----- Extracted records -----
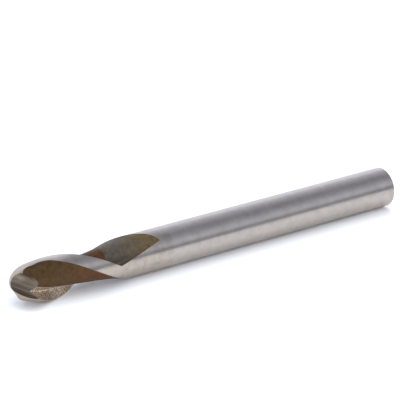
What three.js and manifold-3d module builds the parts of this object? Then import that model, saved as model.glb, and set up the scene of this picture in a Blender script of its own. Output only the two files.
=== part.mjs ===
// Two-flute ball-nose end mill, right-hand cut and right-hand helix, in millimetres.
//
// Frame: the tool lies along X with the nose towards -X. The origin is the centre of the
// shank's end face, and +Z is up. Angles about the axis run from +Y towards +Z.
//
// A fluted cutting head of high-speed steel is friction-welded to a plain round shank,
// and both are ground to one diameter, so the weld is a flat plane across the bar.

import * as THREE from 'three';
import { mergeVertices } from 'three/addons/utils/BufferGeometryUtils.js';
import Module from 'manifold-3d';

const wasm = await Module();
wasm.setup();

// Driving dimensions. Lengths are measured along the axis back from the nose.
const DIAMETER = 10;
const OVERALL_LENGTH = 110;
const HEAD_LENGTH = 42;
const SHANK_CHAMFER = 0.3;

// Helical flutes.
const HELIX_ANGLE = THREE.MathUtils.degToRad(30);
const FLUTE_COUNT = 2;
const EDGE_START = THREE.MathUtils.degToRad(-3.3);
const RAKE_ANGLE = THREE.MathUtils.degToRad(6);
const LAND_ANGLE = THREE.MathUtils.degToRad(40);
const FACE_DEPTH = 2.7;
const ROOT_RADIUS = 0.5;
const CORE_SWELL = 3.9;
const SWELL_LEAN = 1.1;

// Run-out: each flute narrows and shallows to a point where the wheel lifted out. Its
// heel side keeps to the helix nearly to the end, and its rake side turns back towards it.
const RUNOUT_START = 26.9;
const RUNOUT_END = 38.7;
const RISE_START = 24.3;
const RISE_EASE = 1.25;
const HEEL_DRIFT = THREE.MathUtils.degToRad(20);
const HEEL_DRIFT_EASE = 8;
const TIP_WIDTH = THREE.MathUtils.degToRad(0.5);

// Relief behind each cutting edge: full over the ball, gone a little way up the flutes.
const RELIEF_ANGLE = THREE.MathUtils.degToRad(10);
const RELIEF_WIDTH = THREE.MathUtils.degToRad(55);
const RELIEF_FULL = 3.5;
const RELIEF_GONE = 10.5;
const RELIEF_STEP_AHEAD = THREE.MathUtils.degToRad(12);

// Gash: the round-bottomed scoop that carries each cutting edge to the centre of the nose.
const GASH_RADIUS = 2.6;
const GASH_SLOPE = THREE.MathUtils.degToRad(46);
const GASH_TURN = THREE.MathUtils.degToRad(31);
const GASH_AHEAD = 2.7;
const GASH_OUT = 2.2;
const GASH_BACK = 2;
const GASH_LENGTH = 20;
const GASH_INNER_END = 12;

// Fineness of the faceted surfaces.
const ROUND_STEPS = 96;
const BALL_STEPS = 12;
const HEAD_RINGS = 14;
const HELIX_STEPS = 62;
const GASH_SIDES = 48;
const CURVE_STEPS = 10;
const JOIN_DISTANCE = 1e-4;

const RADIUS = DIAMETER / 2;
const NOSE_X = -OVERALL_LENGTH;
const WELD_X = NOSE_X + HEAD_LENGTH;
const TWIST_PER_MM = Math.tan(HELIX_ANGLE) / RADIUS;
const TOOTH_PITCH = 2 * Math.PI / FLUTE_COUNT;
const CLEAR_RADIUS = 1.7 * RADIUS;
const LEAD_IN = 1;
const LEAD_OUT = 0.6;

/** Angle of the first cutting edge at a distance back from the nose. */
function edgeAngle(back) {
  return EDGE_START + TWIST_PER_MM * back;
}

/** Closed solid from a geometry whose matching vertices are joined. */
function toSolid(geometry) {
  const bare = geometry.clone();
  bare.deleteAttribute('normal');
  bare.deleteAttribute('uv');
  const merged = mergeVertices(bare, JOIN_DISTANCE);
  return new wasm.Manifold(new wasm.Mesh({
    numProp: 3,
    vertProperties: new Float32Array(merged.attributes.position.array),
    triVerts: new Uint32Array(merged.index.array),
  }));
}

/** Geometry from a finished solid. */
function toGeometry(solid) {
  const mesh = solid.getMesh();
  const geometry = new THREE.BufferGeometry();
  geometry.setAttribute('position', new THREE.BufferAttribute(mesh.vertProperties, 3));
  geometry.setIndex(new THREE.BufferAttribute(mesh.triVerts, 1));
  geometry.computeVertexNormals();
  return geometry;
}

/** Turned body along X from a profile of (radius, x) points, starting and ending on the axis. */
function turned(profile) {
  const points = profile.map(([radius, x]) => new THREE.Vector2(radius, x));
  return new THREE.LatheGeometry(points, ROUND_STEPS).rotateZ(-Math.PI / 2);
}

/** Cross-section carried back along the axis, each of its points placed by placeAt. */
function sweep(shape, from, to, steps, placeAt) {
  const geometry = new THREE.ExtrudeGeometry(shape, {
    depth: to - from, steps, bevelEnabled: false, curveSegments: CURVE_STEPS,
  });
  const place = geometry.attributes.position;
  for (let i = 0; i < place.count; i += 1) {
    const back = from + place.getZ(i);
    const { angle, radius } = placeAt(place.getX(i), place.getY(i), back);
    place.setXYZ(i, NOSE_X + back, radius * Math.cos(angle), radius * Math.sin(angle));
  }
  return toSolid(geometry);
}

/** Blank of the head: a bar with a hemispherical nose, relieved behind each edge. */
function headBlank() {
  const profile = [[0, NOSE_X]];
  for (let i = 1; i <= BALL_STEPS; i += 1) {
    const polar = Math.PI / 2 * i / BALL_STEPS;
    profile.push([RADIUS * Math.sin(polar), NOSE_X + RADIUS * (1 - Math.cos(polar))]);
  }
  for (let i = 1; i <= HEAD_RINGS; i += 1) {
    profile.push([RADIUS, NOSE_X + RADIUS + (HEAD_LENGTH - RADIUS) * i / HEAD_RINGS]);
  }
  profile.push([0, WELD_X]);
  const geometry = turned(profile);
  relieve(geometry.attributes.position);
  return toSolid(geometry);
}

/** Draws the bar in behind each cutting edge, more and more up to the relief's width. */
function relieve(place) {
  const jump = RELIEF_STEP_AHEAD;
  for (let i = 0; i < place.count; i += 1) {
    const back = place.getX(i) - NOSE_X;
    const radial = Math.hypot(place.getY(i), place.getZ(i));
    if (radial < JOIN_DISTANCE || back > RELIEF_GONE) continue;
    const angle = Math.atan2(place.getZ(i), place.getY(i)) - edgeAngle(back);
    const behind = THREE.MathUtils.euclideanModulo(angle + jump, TOOTH_PITCH) - jump;
    const fade = 1 - THREE.MathUtils.smoothstep(back, RELIEF_FULL, RELIEF_GONE);
    const fallen = THREE.MathUtils.clamp(behind, 0, RELIEF_WIDTH);
    const drop = Math.tan(RELIEF_ANGLE) * fallen * radial / RADIUS * fade;
    const centre = NOSE_X + Math.max(back, RADIUS);
    const keep = 1 - drop;
    const x = centre + (place.getX(i) - centre) * keep;
    place.setXYZ(i, x, place.getY(i) * keep, place.getZ(i) * keep);
  }
}

/**
 * Section of one flute, with the cutting edge on +X and the flute on the -Y side: rake
 * face, small root, then a back that swells over the core and runs out to the heel.
 */
function fluteSection() {
  const root = RADIUS - FACE_DEPTH;
  const faceRise = Math.tan(RAKE_ANGLE);
  const faceFoot = root + ROOT_RADIUS;
  const heel = -(TOOTH_PITCH - LAND_ANGLE);
  const heelX = RADIUS * Math.cos(heel);
  const heelY = RADIUS * Math.sin(heel);
  const clearY = (RADIUS - CLEAR_RADIUS) * faceRise;
  const shape = new THREE.Shape();
  shape.moveTo(CLEAR_RADIUS, clearY);
  shape.lineTo(faceFoot, (RADIUS - faceFoot) * faceRise);
  shape.quadraticCurveTo(root, (RADIUS - root) * faceRise, root, -ROOT_RADIUS);
  shape.bezierCurveTo(root, -CORE_SWELL, -root / 2, -CORE_SWELL * SWELL_LEAN, heelX, heelY);
  shape.lineTo(CLEAR_RADIUS * Math.cos(heel), CLEAR_RADIUS * Math.sin(heel));
  shape.absarc(0, 0, CLEAR_RADIUS, heel, 2 * Math.atan2(clearY, CLEAR_RADIUS), false);
  return shape;
}

/** Share of the way from start to the end of the run-out, 0 before it begins. */
function runoutShare(back, start) {
  return Math.max(back - start, 0) / (RUNOUT_END - start);
}

/** Solid removed by one flute and its run-out. */
function fluteCutter(tooth) {
  const width = TOOTH_PITCH - LAND_ANGLE;
  const placeAt = (out, across, back) => {
    const narrowing = Math.min(runoutShare(back, RUNOUT_START), 1);
    const heelTurn = HEEL_DRIFT * narrowing ** HEEL_DRIFT_EASE;
    const faceTurn = width + (HEEL_DRIFT + TIP_WIDTH - width) * narrowing;
    const share = (Math.atan2(across, out) + width) / width;
    const heel = edgeAngle(back) + tooth * TOOTH_PITCH - width;
    const depth = RADIUS - Math.hypot(out, across);
    const shallow = 1 - runoutShare(back, RISE_START) ** RISE_EASE;
    return {
      angle: heel + heelTurn + (faceTurn - heelTurn) * share,
      radius: RADIUS - (depth > 0 ? depth * shallow : depth),
    };
  };
  return sweep(fluteSection(), -LEAD_IN, RUNOUT_END + LEAD_OUT, HELIX_STEPS, placeAt);
}

/** Solid removed by one gash. */
function gashCutter(tooth) {
  const bar = new THREE.CylinderGeometry(GASH_RADIUS, GASH_RADIUS, GASH_LENGTH, GASH_SIDES);
  bar.translate(0, GASH_LENGTH / 2 - GASH_INNER_END, 0);
  bar.rotateZ(-GASH_SLOPE);
  bar.translate(GASH_BACK, GASH_OUT, -GASH_AHEAD);
  bar.rotateX(EDGE_START + GASH_TURN + tooth * TOOTH_PITCH);
  bar.translate(NOSE_X, 0, 0);
  return toSolid(bar);
}

function headMaterial() {
  return new THREE.MeshStandardMaterial({ color: 0x8a7a66, roughness: 0.42, metalness: 1 });
}

function shankMaterial() {
  return new THREE.MeshStandardMaterial({ color: 0xb4b0ac, roughness: 0.34, metalness: 1 });
}

/** Fluted cutting head with its ball nose. */
function cuttingHead() {
  let solid = headBlank();
  for (let tooth = 0; tooth < FLUTE_COUNT; tooth += 1) {
    solid = solid.subtract(fluteCutter(tooth)).subtract(gashCutter(tooth));
  }
  const mesh = new THREE.Mesh(toGeometry(solid), headMaterial());
  mesh.name = 'cutting_head';
  return mesh;
}

/** Plain ground shank with a small chamfer at its end. */
function shank() {
  const profile = [
    [0, WELD_X],
    [RADIUS, WELD_X],
    [RADIUS, -SHANK_CHAMFER],
    [RADIUS - SHANK_CHAMFER, 0],
    [0, 0],
  ];
  const mesh = new THREE.Mesh(turned(profile), shankMaterial());
  mesh.name = 'shank';
  return mesh;
}

const endMill = new THREE.Group();
endMill.name = 'ball_nose_end_mill';
endMill.add(cuttingHead(), shank());

export default endMill;
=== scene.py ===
import math

import bmesh
import bpy
from mathutils import Matrix, Vector


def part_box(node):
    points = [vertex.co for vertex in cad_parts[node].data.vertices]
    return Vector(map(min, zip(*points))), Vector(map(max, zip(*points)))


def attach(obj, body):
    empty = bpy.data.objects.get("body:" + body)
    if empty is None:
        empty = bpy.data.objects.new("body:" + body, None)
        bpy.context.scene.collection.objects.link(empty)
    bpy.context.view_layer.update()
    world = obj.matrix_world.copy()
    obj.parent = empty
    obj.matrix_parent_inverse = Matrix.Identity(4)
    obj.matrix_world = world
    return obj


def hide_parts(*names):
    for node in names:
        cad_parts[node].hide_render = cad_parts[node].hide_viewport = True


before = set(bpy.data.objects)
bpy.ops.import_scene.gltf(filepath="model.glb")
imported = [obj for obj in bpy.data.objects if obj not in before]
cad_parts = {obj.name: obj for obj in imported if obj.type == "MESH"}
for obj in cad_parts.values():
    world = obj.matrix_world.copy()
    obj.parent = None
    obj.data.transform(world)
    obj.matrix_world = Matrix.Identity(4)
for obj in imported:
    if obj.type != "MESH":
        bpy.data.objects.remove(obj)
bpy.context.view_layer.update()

bl_info = {
    "name": "Ball-nose end mill",
    "version": (1, 0, 0),
    "blender": (4, 5, 0),
    "location": "View3D > Sidebar > End mill",
    "description": "Builds the fine head and shank of a two-flute ball-nose end mill",
    "category": "Add Mesh",
}

# The frame: the tool lies along X with its nose at the low end and its shank's end at 0.
HEAD_LOW, HEAD_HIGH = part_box("cutting_head")
SHANK_LOW, SHANK_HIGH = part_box("shank")
OVERALL_LENGTH = SHANK_HIGH.x - HEAD_LOW.x
DIAMETER = SHANK_HIGH.y - SHANK_LOW.y
HEAD_LENGTH = HEAD_HIGH.x - HEAD_LOW.x

MM = 0.001
TEETH = 2
TOOTH_PITCH = 2 * math.pi / TEETH
ROUND_STEPS = 192
SMOOTH_ANGLE = math.radians(24)
TOUCHING = 1e-6

# Flute: how far its cutter stands clear of the bar, and how its run-out eases to a tip.
CLEAR = 1.7
SWELL_LEAN = 1.1
HEEL_EASE = 8
RISE_EASE = 1.25
TIP_WIDTH = math.radians(0.5)
LEAD_IN = 1 * MM
LEAD_OUT = 0.6 * MM
FLUTE_RINGS = 190
FACE_STEPS = 8
BACK_STEPS = 36
OUTER_STEPS = 24

# Gash: a bar this long, with this much of it on the inner side of its place.
GASH_LENGTH = 20 * MM
GASH_INNER = 12 * MM
GASH_ROUND_STEPS = 128
GASH_STREAK_TURN = (0, 0, math.radians(40))

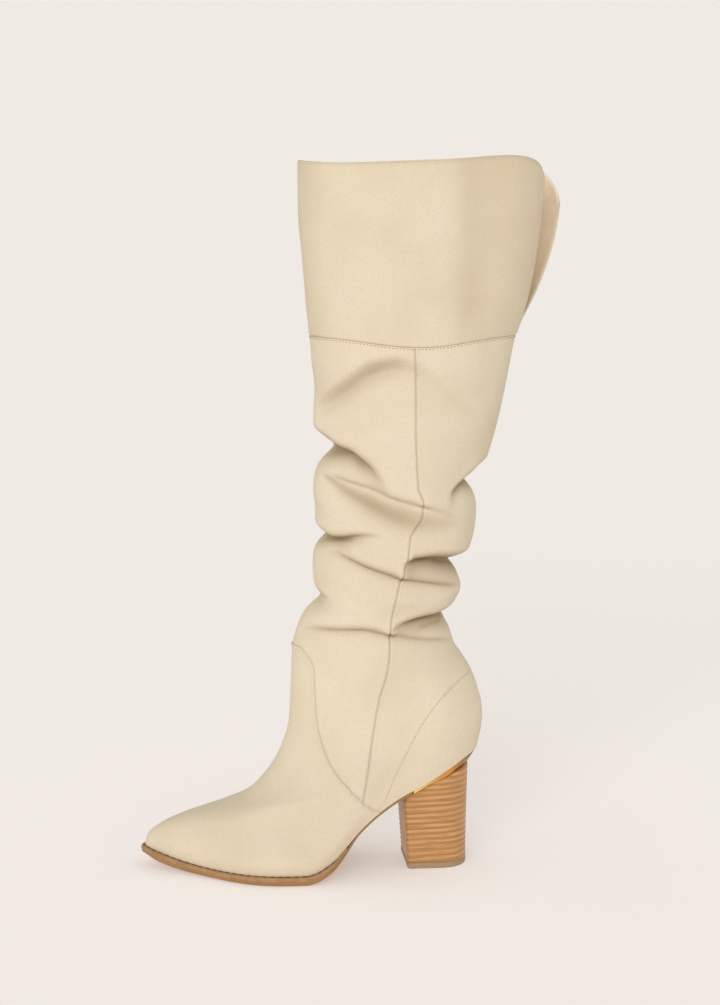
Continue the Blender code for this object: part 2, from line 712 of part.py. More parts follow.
def build_rand():
    """Gold rand between the upper and the heel block, tapered in to the block."""
    angles = trimmed_angles(0.0, RAND_FRONT - CLEAR / FOOT_LENGTH, RAND_STATIONS)
    front = 0.5 * HEEL_LENGTH + BREAST_LEAN
    back = -0.5 * HEEL_LENGTH - HEEL_BACK_FLARE
    seat_half = abs(outline_point(math.radians(144), 0.0).y)
    narrowing = 1.0 - 0.9 * (1.0 - 0.5 * HEEL_TOP_WIDTH / seat_half)

    def top(angle):
        point = outline_point(angle, -RAND_INSET)
        point.z = feather_height(point.x) - CLEAR
        return point

    def bottom(angle):
        point = outline_point(angle, -RAND_INSET)
        share = (point.x - SEAT_BACK) / (front - SEAT_BACK)
        tuck = 1.0 - ease(share / RAND_TUCK)
        point.x += tuck * (back - SEAT_BACK) * (1.0 - share)
        point.y *= narrowing
        point.z = seat_bottom(point.x)
        return point

    plate("gold_rand", angles, top, bottom, (0.72, 0.47, 0.14), 0.3, 1.0)


def main():
    for old in list(bpy.data.objects):
        bpy.data.objects.remove(old, do_unlink=True)
    build_upper()
    build_cuff()
    build_outsole()
    build_welt()
    build_insole()
    build_heel()
    build_rand()


main()
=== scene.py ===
"""Looks of the slouch boot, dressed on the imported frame.

Metres, +Z up, toe towards +X, outer side of this left boot towards +Y.
The upper and the cuff are made again from the boot's own section tables, with many
more points: folds as troughs and rolls, seams as grooves and laps, stitches as thread.
The light is soft, from the camera's side and a little from above.
"""
import math

import bpy
import bmesh
import numpy as np
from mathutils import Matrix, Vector


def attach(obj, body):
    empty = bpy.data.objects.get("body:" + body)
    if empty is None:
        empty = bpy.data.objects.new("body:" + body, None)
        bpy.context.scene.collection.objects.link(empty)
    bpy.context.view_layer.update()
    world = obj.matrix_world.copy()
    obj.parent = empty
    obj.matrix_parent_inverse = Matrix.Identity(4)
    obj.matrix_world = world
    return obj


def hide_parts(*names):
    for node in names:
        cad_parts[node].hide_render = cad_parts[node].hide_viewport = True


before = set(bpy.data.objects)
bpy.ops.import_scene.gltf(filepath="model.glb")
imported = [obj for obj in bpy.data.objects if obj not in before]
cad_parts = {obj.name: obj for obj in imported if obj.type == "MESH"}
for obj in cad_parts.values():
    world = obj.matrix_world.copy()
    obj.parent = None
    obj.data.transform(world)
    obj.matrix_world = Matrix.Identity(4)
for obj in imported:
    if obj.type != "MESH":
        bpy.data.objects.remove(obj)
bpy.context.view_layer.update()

MM = 0.001

# Foot sizes
FOOT_LENGTH = 0.2465
BALL_WIDTH = 0.088
HEEL_OVERHANG = 0.0082
SEAT_HEIGHT = 0.088
ANKLE_RISE = 0.085
TOE_SPRING = 0.0090

# Shaft and cuff sizes
SEAM_HEIGHT = 0.393
SEAM_DIP = 0.0055
BOOT_HEIGHT = 0.516
COLLAR_TILT = 0.007
COLLAR_DEPTH = 0.178
SHAFT_WIDTH = 0.096
SHAFT_FRONT = 0.1215
WALL = 0.0021
CUFF_WALL = 0.0023
CUFF_PROUD = 0.0004

# Slit at the back of the cuff
SLIT_FOOT = math.radians(1.6)
SLIT_MOUTH = math.radians(13.0)
SLIT_CORNER = math.radians(42.0)
CORNER_DROP = 0.018
FLAP_DROP = 0.034
FLARE = 0.0195
FLARE_ARC = math.radians(50.0)

# Sole and welt
FOREFOOT_THICKNESS = 0.0070
WAIST_THICKNESS = 0.0028
WELT_THICKNESS = 0.0027
WELT_PROUD = 0.0030
WELT_SEAT = 0.0035
WELT_END = 0.405
SOLE_SETBACK = 0.0004
SOLE_BEVEL = 0.0008
TOE_BEVEL = 0.0045

# Heel
HEEL_LENGTH = 0.0456
HEEL_WIDTH = 0.046
HEEL_TOP_WIDTH = 0.0525
BREAST_LEAN = 0.0040
HEEL_BACK_FLARE = 0.0012
TOP_PIECE = 0.0045
RAND_THICKNESS = 0.0100
RAND_FRONT = 0.205
RAND_INSET = 0.0006
RAND_PINCH = 0.45
RAND_TUCK = 0.8
BREAST_CORNER = 0.0016
HEEL_SQUARENESS = (0.80, 0.85)
HEEL_LAYERS = 17            # leather boards of the stacked heel

CLEAR = 0.0003

# Angles of the width columns below, in degrees from the toe or shin
WIDTH_ANGLES = (0, 22, 45, 70, 90, 110, 135, 180)

# Foot sections from the feather edge to the ankle: front and back as shares of
# FOOT_LENGTH, front_z of the ankle's height, back_z of ANKLE_RISE above the seat,
# half widths of half BALL_WIDTH, each divided by sin(angle).
FOOT_SECTIONS = (
    # front, front_z, back, back_z, follow, widths
    (1.000, 0.090, 0.000, 0.00, 1.00, (0.49, 0.59, 0.72, 0.99, 0.96, 0.77, 0.97, 1.27)),
    (0.992, 0.139, -0.008, 0.10, 0.96, (0.58, 0.68, 0.80, 1.06, 1.02, 0.81, 1.02, 1.30)),
    (0.949, 0.189, -0.014, 0.20, 0.86, (0.72, 0.77, 0.85, 0.95, 0.88, 0.80, 1.03, 1.28)),
    (0.884, 0.231, -0.016, 0.29, 0.72, (0.85, 0.85, 0.85, 0.83, 0.78, 0.80, 1.03, 1.22)),
    (0.783, 0.277, -0.013, 0.39, 0.52, (0.87, 0.87, 0.86, 0.77, 0.73, 0.79, 1.02, 1.14)),
    (0.698, 0.331, -0.005, 0.48, 0.36, (0.82, 0.81, 0.80, 0.73, 0.72, 0.78, 0.99, 1.04)),
    (0.637, 0.416, 0.007, 0.59, 0.22, (0.75, 0.73, 0.72, 0.71, 0.73, 0.78, 0.94, 0.94)),
    (0.592, 0.520, 0.023, 0.70, 0.12, (0.73, 0.72, 0.71, 0.72, 0.74, 0.78, 0.87, 0.85)),
    (0.566, 0.653, 0.044, 0.80, 0.05, (0.73, 0.73, 0.74, 0.75, 0.77, 0.79, 0.84, 0.77)),
    (0.560, 0.809, 0.066, 0.90, 0.00, (0.75, 0.77, 0.79, 0.80, 0.81, 0.83, 0.84, 0.74)),
    (0.556, 0.954, 0.077, 1.00, 0.00, (0.80, 0.83, 0.85, 0.85, 0.86, 0.87, 0.86, 0.76)),
)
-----
# Aim
Return the lines from the line with "its end. */" through the line with "zip(*points))), Vector(map(max, zip(*points)))", inclusive, exactly as they stand, and nothing else.

# Solution
/** Plain ground shank with a small chamfer at its end. */
function shank() {
  const profile = [
    [0, WELD_X],
    [RADIUS, WELD_X],
    [RADIUS, -SHANK_CHAMFER],
    [RADIUS - SHANK_CHAMFER, 0],
    [0, 0],
  ];
  const mesh = new THREE.Mesh(turned(profile), shankMaterial());
  mesh.name = 'shank';
  return mesh;
}

const endMill = new THREE.Group();
endMill.name = 'ball_nose_end_mill';
endMill.add(cuttingHead(), shank());

export default endMill;
=== scene.py ===
import math

import bmesh
import bpy
from mathutils import Matrix, Vector


def part_box(node):
    points = [vertex.co for vertex in cad_parts[node].data.vertices]
    return Vector(map(min, zip(*points))), Vector(map(max, zip(*points)))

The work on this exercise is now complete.